Un rêve européen qui prend forme
Depuis son adhésion à l’Union européenne en 2007, Sofia aspire à rejoindre le cœur économique européen. Mais ce chemin a été marqué par de nombreux obstacles. Entre corruption, fragilités institutionnelles et instabilité politique, l’échéance a été repoussée au fur et à mesure. Ce n’est qu’en 2020 que la Bulgarie intègre le Mécanisme de change européen (MCE II), l’étape obligatoire avant l’adhésion à l’euro. Depuis, le gouvernement bulgare a mené une politique de rigueur budgétaire, s’efforçant de remplir les critères de Maastricht : inflation maîtrisée, déficit public sous contrôle, dette faible et stabilité monétaire. La Banque centrale européenne salue aujourd’hui « l’engagement sans faille » de Sofia, tout en rappelant la nécessité de lutter contre le blanchiment d’argent et la corruption.
L’euro, promesse de stabilité ou source d’inquiétude ?
À Sofia, le gouvernement du Premier ministre Rossen Jeliazkov se félicite d’un “jour exceptionnel”. L’euro est présenté comme un facteur de stabilité qui attire les investisseurs et permet d’accélérer la convergence économique avec l’Ouest.

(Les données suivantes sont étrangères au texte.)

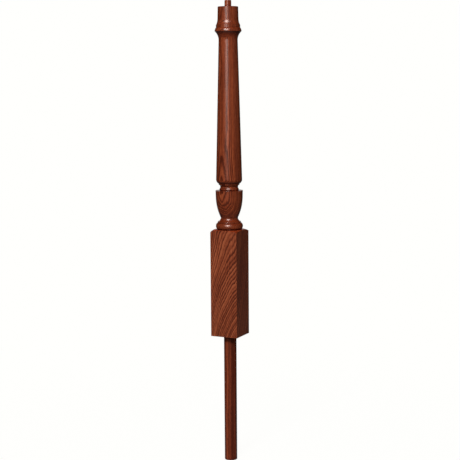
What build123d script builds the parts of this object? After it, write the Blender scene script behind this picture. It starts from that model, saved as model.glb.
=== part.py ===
from build123d import *
import os

# Volute newel post, in millimetres.
# The origin is the centre of the square block's underside and +Z points up the post.
# The block, the turnings and the top pin are one turned piece of oak.
# The long dowel below the block is a piece of its own. Its glued end is a little thinner and
# seats on the end of a blind bore, whose mouth is countersunk clear of the dowel.

os.makedirs("parts", exist_ok=True)

# Square block, from 3 inch stock
block_side = 76.2
block_height = 277.7
arris_ease = 1.2
pommel_rise = 6.4

# Torus and collar that stand on the block
torus_foot_radius = 32.3
torus_radius = 35.7
torus_top_radius = 32.2
torus_height = 16.9
torus_bulge_height = 9.5
collar_radius = 30.4
collar_height = 4.0

# Hollow between the collar and the waist of the urn
base_cove_start_radius = 28.2
base_cove_depth = 1.3
base_cove_height = 9.5
waist_radius = 22.5

# Urn
bowl_height = 53.5
bowl_radius = 35.4
urn_wall_height = 18.7
urn_rim_radius = 35.95

# Bead, hollow and fillet between the urn and the shaft
bead_foot_radius = 24.6
bead_radius = 25.3
bead_top_radius = 23.9
bead_height = 6.3
hollow_radius = 23.5
hollow_top_radius = 26.3
hollow_height = 8.5
fillet_radius = 27.3
fillet_height = 3.0

# Tapered shaft with a rounded shoulder at its foot
shoulder_foot_radius = 27.9
shoulder_height = 11.5
shaft_foot_radius = 34.2
shaft_top_radius = 24.75
shaft_length = 360.2

# Lip under the neck
lip_cove_height = 22.7
lip_radius = 34.8
lip_edge_height = 0.6
lip_crown_height = 8.8
lip_crown_radius = 31.9
band_radius = 31.4
band_height = 7.4

# Neck, which the volute sits on
neck_cove_radius = 31.0
neck_cove_height = 15.3
neck_foot_radius = 27.2
neck_radius = 26.5
neck_height = 30.9
neck_edge_round = 0.8

# Top pin, 11/16 inch across, which enters the volute
pin_radius = 8.73
pin_length = 16.8
pin_chamfer = 1.6

# Bottom dowel, 1-5/16 inch across and 13-1/2 inch long outside the block
dowel_radius = 16.67
dowel_length = 342.9
dowel_chamfer = 0.8

# Glued end of the dowel, turned down to 1-1/4 inch, and the blind bore that it is glued in
tenon_radius = 15.88
tenon_length = 76.2
tenon_chamfer = 1.6
glue_gap = 0.1
bore_mouth_gap = 0.2

# Heights of the main steps, each one standing on the one below it
foot_z = block_height + pommel_rise
torus_top_z = foot_z + torus_height
collar_top_z = torus_top_z + collar_height
waist_z = collar_top_z + base_cove_height
bowl_top_z = waist_z + bowl_height
urn_rim_z = bowl_top_z + urn_wall_height
bead_top_z = urn_rim_z + bead_height
hollow_top_z = bead_top_z + hollow_height
fillet_top_z = hollow_top_z + fillet_height
shaft_foot_z = fillet_top_z + shoulder_height
shaft_top_z = shaft_foot_z + shaft_length
lip_edge_z = shaft_top_z + lip_cove_height
lip_crown_z = lip_edge_z + lip_edge_height
band_z = lip_crown_z + lip_crown_height
band_top_z = band_z + band_height
neck_foot_z = band_top_z + neck_cove_height
neck_top_z = neck_foot_z + neck_height
pin_top_z = neck_top_z + pin_length

block_corner_radius = block_side / 2 * 2**0.5
shaft_taper = (shaft_top_radius - shaft_foot_radius, shaft_length)
shaft_taper_down = (shaft_foot_radius - shaft_top_radius, -shaft_length)
neck_taper_down = (neck_foot_radius - neck_radius, -neck_height)
urn_wall_down = (bowl_radius - urn_rim_radius, -urn_wall_height)

with BuildPart() as newel:
    # Square block, its four long arrises eased
    with BuildSketch():
        RectangleRounded(block_side, block_side, arris_ease)
    extrude(amount=foot_z)

    # Pommel: the lathe domes the top of the square, so each face ends in an arch
    with BuildSketch(Plane.XZ):
        with BuildLine():
            Polyline((0, foot_z), (0, 0), (block_corner_radius, 0), (block_corner_radius, block_height))
            TangentArc(
                (torus_foot_radius, foot_z),
                (block_corner_radius, block_height),
                tangent=(1, 0),
            )
            Line((torus_foot_radius, foot_z), (0, foot_z))
        make_face()
    revolve(axis=Axis.Z, mode=Mode.INTERSECT)

    # Turned profile, from the torus on the block up to the top pin
    with BuildSketch(Plane.XZ):
        with BuildLine():
            Polyline((0, block_height), (torus_foot_radius, block_height), (torus_foot_radius, foot_z))
            ThreePointArc(
                (torus_foot_radius, foot_z),
                (torus_radius, foot_z + torus_bulge_height),
                (torus_top_radius, torus_top_z),
            )
            Polyline(
                (torus_top_radius, torus_top_z),
                (collar_radius, torus_top_z),
                (collar_radius, collar_top_z),
                (base_cove_start_radius, collar_top_z),
            )
            SagittaArc(
                (base_cove_start_radius, collar_top_z),
                (waist_radius, waist_z),
                base_cove_depth,
            )
            TangentArc(
                (bowl_radius, bowl_top_z),
                (waist_radius, waist_z),
                tangent=urn_wall_down,
            )
            Polyline(
                (bowl_radius, bowl_top_z),
                (urn_rim_radius, urn_rim_z),
                (bead_foot_radius, urn_rim_z),
            )
            ThreePointArc(
                (bead_foot_radius, urn_rim_z),
                (bead_radius, urn_rim_z + bead_height / 2),
                (bead_top_radius, bead_top_z),
            )
            ThreePointArc(
                (bead_top_radius, bead_top_z),
                (hollow_radius, bead_top_z + hollow_height / 2),
                (hollow_top_radius, hollow_top_z),
            )
            Polyline(
                (hollow_top_radius, hollow_top_z),
                (fillet_radius, hollow_top_z),
                (fillet_radius, fillet_top_z),
                (shoulder_foot_radius, fillet_top_z),
            )
            TangentArc(
                (shaft_foot_radius, shaft_foot_z),
                (shoulder_foot_radius, fillet_top_z),
                tangent=shaft_taper_down,
            )
            Line((shaft_foot_radius, shaft_foot_z), (shaft_top_radius, shaft_top_z))
            TangentArc(
                (shaft_top_radius, shaft_top_z),
                (lip_radius, lip_edge_z),
                tangent=shaft_taper,
            )
            Line((lip_radius, lip_edge_z), (lip_radius, lip_crown_z))
            TangentArc(
                (lip_radius, lip_crown_z),
                (lip_crown_radius, band_z),
                tangent=(0, 1),
            )
            Polyline(
                (lip_crown_radius, band_z),
                (band_radius, band_z),
                (band_radius, band_top_z),
                (neck_cove_radius, band_top_z),
            )
            TangentArc(
                (neck_foot_radius, neck_foot_z),
                (neck_cove_radius, band_top_z),
                tangent=neck_taper_down,
            )
            Polyline(
                (neck_foot_radius, neck_foot_z),
                (neck_radius, neck_top_z),
                (pin_radius, neck_top_z),
                (pin_radius, pin_top_z),
                (0, pin_top_z),
                (0, block_height),
            )
        make_face()
    revolve(axis=Axis.Z)

    # Eased top edge of the neck and chamfered end of the pin
    neck_top_edges = newel.edges().filter_by(GeomType.CIRCLE).group_by(Axis.Z)[-2]
    fillet(neck_top_edges.sort_by(SortBy.RADIUS)[-1], neck_edge_round)
    chamfer(newel.edges().filter_by(GeomType.CIRCLE).sort_by(Axis.Z)[-1], pin_chamfer)

    # Blind bore for the dowel's glued end, drilled up from the underside and countersunk
    with Locations(-Plane.XY):
        CounterSinkHole(
            tenon_radius + glue_gap,
            dowel_radius + bore_mouth_gap,
            depth=tenon_length,
            counter_sink_angle=90,
        )

newel.part.label = "newel"
export_step(newel.part, "parts/newel.step")

with BuildPart() as bottom_dowel:
    # Plain round dowel below the block
    with BuildSketch():
        Circle(dowel_radius)
    extrude(amount=-dowel_length)

    # Thinner end that is glued in the bore
    with BuildSketch():
        Circle(tenon_radius)
    extrude(amount=tenon_length)

    end_edges = bottom_dowel.edges().filter_by(GeomType.CIRCLE).sort_by(Axis.Z)
    chamfer(end_edges[0], dowel_chamfer)
    chamfer(end_edges[-1], tenon_chamfer)

bottom_dowel.part.label = "bottom_dowel"
export_step(bottom_dowel.part, "parts/bottom_dowel.step")
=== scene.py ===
import math

import bpy
from mathutils import Matrix, Vector


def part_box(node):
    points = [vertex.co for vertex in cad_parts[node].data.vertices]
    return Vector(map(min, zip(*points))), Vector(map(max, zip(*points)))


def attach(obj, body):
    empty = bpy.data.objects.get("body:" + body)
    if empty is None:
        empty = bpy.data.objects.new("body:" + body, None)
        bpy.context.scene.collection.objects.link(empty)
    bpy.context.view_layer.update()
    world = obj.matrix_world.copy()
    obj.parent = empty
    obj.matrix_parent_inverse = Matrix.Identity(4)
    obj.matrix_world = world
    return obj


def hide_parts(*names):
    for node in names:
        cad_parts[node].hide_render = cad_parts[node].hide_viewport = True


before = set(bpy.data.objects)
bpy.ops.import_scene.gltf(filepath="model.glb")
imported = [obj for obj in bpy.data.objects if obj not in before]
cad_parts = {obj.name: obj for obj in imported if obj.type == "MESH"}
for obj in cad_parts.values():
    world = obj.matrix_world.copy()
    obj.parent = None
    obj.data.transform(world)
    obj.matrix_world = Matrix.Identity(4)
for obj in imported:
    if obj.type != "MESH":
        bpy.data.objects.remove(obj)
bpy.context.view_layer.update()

# Volute newel post in its studio setting. Metres; the origin is the centre of the block's underside.

scene = bpy.context.scene
scene.view_settings.view_transform = "Standard"

# Square block and pommel
block_half = 0.0381
block_height = 0.2777
arris_ease = 0.0012
pommel_rise = 0.0064

# Torus and collar that stand on the block
torus_foot_radius = 0.0323
torus_radius = 0.0357
torus_top_radius = 0.0322
torus_height = 0.0169
torus_bulge_height = 0.0095
collar_radius = 0.0304
collar_height = 0.0040

# Hollow between the collar and the waist of the urn
base_cove_start_radius = 0.0282
base_cove_depth = 0.0013
base_cove_height = 0.0095
waist_radius = 0.0225

# Urn
bowl_height = 0.0535
bowl_radius = 0.0354
urn_wall_height = 0.0187
urn_rim_radius = 0.03595

# Bead, hollow and fillet between the urn and the shaft
bead_foot_radius = 0.0246
bead_radius = 0.0253
bead_top_radius = 0.0239
bead_height = 0.0063
hollow_radius = 0.0235
hollow_top_radius = 0.0263
hollow_height = 0.0085
fillet_radius = 0.0273
fillet_height = 0.0030

# Tapered shaft with a rounded shoulder at its foot
shoulder_foot_radius = 0.0279
shoulder_height = 0.0115
shaft_foot_radius = 0.0342
shaft_top_radius = 0.02475
shaft_length = 0.3602

# Lip under the neck
lip_cove_height = 0.0227
lip_radius = 0.0348
lip_edge_height = 0.0006
lip_crown_height = 0.0088
lip_crown_radius = 0.0319
band_radius = 0.0314
band_height = 0.0074

# Neck
neck_cove_radius = 0.0310
neck_cove_height = 0.0153
neck_foot_radius = 0.0272
neck_radius = 0.0265
neck_height = 0.0309
neck_edge_round = 0.0008

# Top pin and the bore under the block
pin_radius = 0.00873
pin_length = 0.0168
pin_chamfer = 0.0016
bore_radius = 0.01598
bore_depth = 0.0762
bore_mouth_radius = 0.01687

# Softening of the turned edges, at bends sharper than this angle, and of the block's sawn ends
edge_round = 0.00035
sharp_bend = math.radians(24)
longest_cut_share = 0.45
block_ease = 0.0004

foot_z = block_height + pommel_rise
torus_top_z = foot_z + torus_height
collar_top_z = torus_top_z + collar_height
waist_z = collar_top_z + base_cove_height
bowl_top_z = waist_z + bowl_height
urn_rim_z = bowl_top_z + urn_wall_height
bead_top_z = urn_rim_z + bead_height
hollow_top_z = bead_top_z + hollow_height
fillet_top_z = hollow_top_z + fillet_height
shaft_foot_z = fillet_top_z + shoulder_height
shaft_top_z = shaft_foot_z + shaft_length
lip_edge_z = shaft_top_z + lip_cove_height
lip_crown_z = lip_edge_z + lip_edge_height
band_z = lip_crown_z + lip_crown_height
band_top_z = band_z + band_height
neck_foot_z = band_top_z + neck_cove_height
neck_top_z = neck_foot_z + neck_height
pin_top_z = neck_top_z + pin_length


def arc_points(centre, start, end, steps):
    """Points on the shorter arc from start to end round the centre."""
    first = math.atan2(start[1] - centre[1], start[0] - centre[0])
    last = math.atan2(end[1] - centre[1], end[0] - centre[0])
    turn = (last - first + math.pi) % (2 * math.pi) - math.pi
    radius = math.dist(centre, start)
    points = []
    for i in range(1, steps):
        angle = first + turn * i / steps
        points.append((centre[0] + radius * math.cos(angle), centre[1] + radius * math.sin(angle)))
    points.append(end)
    return points


def tangent_arc(start, end, tangent, steps):
    """Arc from start to end that leaves start along the tangent."""
    chord = Vector(end) - Vector(start)
    normal = Vector((-tangent[1], tangent[0])).normalized()
    offset = chord.length_squared / (2 * chord.dot(normal))
    centre = Vector(start) + normal * offset
    return arc_points(tuple(centre), start, end, steps)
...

Pourtant, le débat sur l’euro a révélé de nombreuses divisions. Lors des discussions parlementaires, des scènes de violence ont éclaté entre les députés pro-européens et les élus du parti nationaliste Vazrazhdane, fortement opposés à l’euro.
Dans la rue, l’enthousiasme est également loin d’être unanime. Selon un sondage mené par Alpha Research, 46,5% de la population était en faveur de l’adhésion du pays à l’euro contre 46,8% des sondés qui y étaient opposés. Pour la directrice de l’institut, Boriana Dimitrova, cette prudence face à la monnaie unique s’explique avant tout par une “méfiance envers les institutions”, provoquée par le chaos politique des dernières années. Selon elle, “les pauvres ont peur de devenir encore plus pauvres”. En effet, les craintes sont vives : flambée des prix, perte de souveraineté monétaire, sentiment de ne pas être entendu à Bruxelles. La peur d’une hausse des prix, déjà observée lors du passage à l’euro dans d’autres pays, reste omniprésente.
Le peuple bulgare reste attaché à l’Union européenne, mais il reste en proie à une forme de désillusion. Si la majeure partie des Bulgares estiment que l’UE a eu un impact positif sur leur pays, une grande partie reste tout de même critique sur leur influence réelle sur les décisions européennes. L’UE reste synonyme de stabilité et de protection face aux crises régionales, mais la lenteur des progrès sociaux et la persistance des inégalités nourrissent la défiance bulgare. Les partis nationalistes, comme Vazrazhdane, se nourrissent de ce mécontentement, pour dénoncer une perte de souveraineté et une soumission face aux décisions prises à Bruxelles.
Un message d’union parmi les tensions
Le passage à l’euro s’effectuera à un taux fixe de 1,95583 lev pour un euro, déjà en vigueur depuis 1999. Durant le mois de janvier 2026, les deux monnaies cohabiteront, avant la disparition définitive du lev. Pour prévenir les abus, une vaste campagne d’information a été lancée, afin de rassurer la population et d’éviter toute dérive inflationniste. La Commission européenne et la BCE rappellent que la discipline budgétaire et la poursuite des réformes restent des conditions essentielles à la réussite de cette transition.
L’entrée de la Bulgarie dans la zone euro intervient à un moment où l’Union européenne cherche à renforcer son unité face aux tensions géopolitiques. Pour Bruxelles, cette adhésion peut être perçue comme un signe de confiance dans la capacité du projet européen à s’étendre et à résister aux crises. La Bulgarie, située à la frontière orientale de l’UE, incarne un pont entre l’Europe centrale et les Balkans, et son accession à la monnaie unique pourrait encourager d’autres pays, comme la Roumanie, à accélérer leur propre processus d’adhésion.
L’adhésion à l’euro est saluée par les institutions européennes et le gouvernement bulgare comme une étape cruciale vers la prospérité et une meilleure intégration. Mais elle reste par-dessus tout un pari social et politique. La réussite de cette transition dépendra notamment de la capacité des autorités à protéger le pouvoir d’achat des ménages et de poursuivre les réformes structurelles nécessaires à la stabilité du pays. Les prochains mois seront décisifs pour convaincre une population encore hésitante et assurer une adoption sereine de la monnaie unique.